Material for this task:
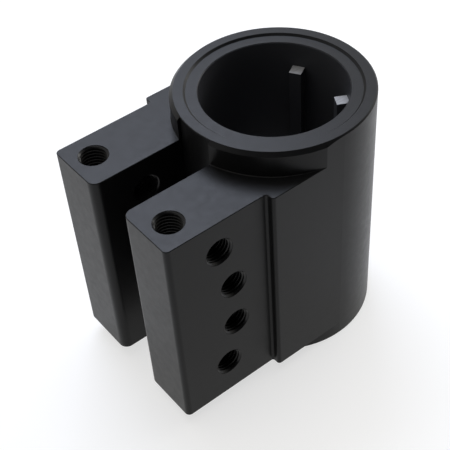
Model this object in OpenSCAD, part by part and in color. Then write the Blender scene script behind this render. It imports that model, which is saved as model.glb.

* * *

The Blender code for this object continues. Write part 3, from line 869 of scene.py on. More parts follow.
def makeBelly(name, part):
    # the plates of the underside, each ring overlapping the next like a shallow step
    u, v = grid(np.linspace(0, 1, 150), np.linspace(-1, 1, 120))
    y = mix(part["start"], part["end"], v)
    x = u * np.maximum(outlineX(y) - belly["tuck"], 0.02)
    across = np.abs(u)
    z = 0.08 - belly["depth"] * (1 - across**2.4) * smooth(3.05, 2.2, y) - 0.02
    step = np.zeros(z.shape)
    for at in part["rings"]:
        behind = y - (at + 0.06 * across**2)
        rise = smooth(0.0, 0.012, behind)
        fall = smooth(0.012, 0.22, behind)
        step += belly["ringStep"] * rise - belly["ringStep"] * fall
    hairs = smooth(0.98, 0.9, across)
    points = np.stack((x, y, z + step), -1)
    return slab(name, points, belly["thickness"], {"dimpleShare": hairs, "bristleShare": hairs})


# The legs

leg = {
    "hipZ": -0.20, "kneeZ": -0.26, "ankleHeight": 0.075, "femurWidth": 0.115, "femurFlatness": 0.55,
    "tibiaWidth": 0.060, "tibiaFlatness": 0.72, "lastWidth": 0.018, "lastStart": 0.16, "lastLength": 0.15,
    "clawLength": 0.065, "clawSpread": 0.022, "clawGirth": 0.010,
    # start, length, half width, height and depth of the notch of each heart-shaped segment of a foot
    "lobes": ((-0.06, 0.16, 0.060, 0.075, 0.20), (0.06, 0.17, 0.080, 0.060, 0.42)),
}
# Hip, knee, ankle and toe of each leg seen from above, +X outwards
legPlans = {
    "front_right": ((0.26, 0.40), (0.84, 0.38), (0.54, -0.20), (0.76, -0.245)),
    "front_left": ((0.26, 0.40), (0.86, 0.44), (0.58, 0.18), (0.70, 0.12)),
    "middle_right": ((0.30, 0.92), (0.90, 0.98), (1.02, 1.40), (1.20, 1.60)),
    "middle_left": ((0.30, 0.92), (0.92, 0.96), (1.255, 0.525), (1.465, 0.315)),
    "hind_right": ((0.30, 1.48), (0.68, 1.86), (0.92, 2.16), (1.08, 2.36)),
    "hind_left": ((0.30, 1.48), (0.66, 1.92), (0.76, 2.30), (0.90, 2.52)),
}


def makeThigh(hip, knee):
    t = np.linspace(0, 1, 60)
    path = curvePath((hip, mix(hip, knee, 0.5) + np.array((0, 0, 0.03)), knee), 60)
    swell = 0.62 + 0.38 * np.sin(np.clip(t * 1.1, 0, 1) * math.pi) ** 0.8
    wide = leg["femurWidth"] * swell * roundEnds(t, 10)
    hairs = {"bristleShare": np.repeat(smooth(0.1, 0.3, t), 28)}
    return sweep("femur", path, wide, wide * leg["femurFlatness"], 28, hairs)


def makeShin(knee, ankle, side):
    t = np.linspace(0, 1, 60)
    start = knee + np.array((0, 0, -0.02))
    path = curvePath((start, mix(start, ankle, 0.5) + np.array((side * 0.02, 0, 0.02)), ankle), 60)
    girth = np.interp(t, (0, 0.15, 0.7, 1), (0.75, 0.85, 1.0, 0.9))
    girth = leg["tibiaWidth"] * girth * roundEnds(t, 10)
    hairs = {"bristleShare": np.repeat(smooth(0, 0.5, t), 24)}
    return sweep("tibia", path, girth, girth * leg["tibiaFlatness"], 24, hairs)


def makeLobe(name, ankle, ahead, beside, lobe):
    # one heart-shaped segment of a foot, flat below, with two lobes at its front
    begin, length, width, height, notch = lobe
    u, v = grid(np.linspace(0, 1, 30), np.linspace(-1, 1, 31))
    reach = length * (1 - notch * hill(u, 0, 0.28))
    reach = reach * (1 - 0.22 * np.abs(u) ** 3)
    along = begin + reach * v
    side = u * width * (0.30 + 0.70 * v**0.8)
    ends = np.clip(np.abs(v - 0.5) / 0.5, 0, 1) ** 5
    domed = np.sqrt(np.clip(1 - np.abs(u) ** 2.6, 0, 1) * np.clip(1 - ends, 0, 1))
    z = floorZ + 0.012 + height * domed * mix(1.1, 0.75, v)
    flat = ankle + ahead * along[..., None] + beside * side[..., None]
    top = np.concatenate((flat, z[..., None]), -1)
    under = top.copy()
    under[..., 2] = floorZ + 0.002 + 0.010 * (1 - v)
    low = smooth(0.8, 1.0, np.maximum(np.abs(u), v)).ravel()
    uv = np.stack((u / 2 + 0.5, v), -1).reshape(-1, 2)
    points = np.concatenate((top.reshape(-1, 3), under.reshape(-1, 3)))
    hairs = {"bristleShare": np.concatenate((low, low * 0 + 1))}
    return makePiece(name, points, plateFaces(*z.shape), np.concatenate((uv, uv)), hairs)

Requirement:
Gather up the lines that contain the word "object".

Output of the exercise:
Model this object in OpenSCAD, part by part and in color. Then write the Blender scene script behind this render. It imports that model, which is saved as model.glb.
The Blender code for this object continues. Write part 3, from line 869 of scene.py on. More parts follow.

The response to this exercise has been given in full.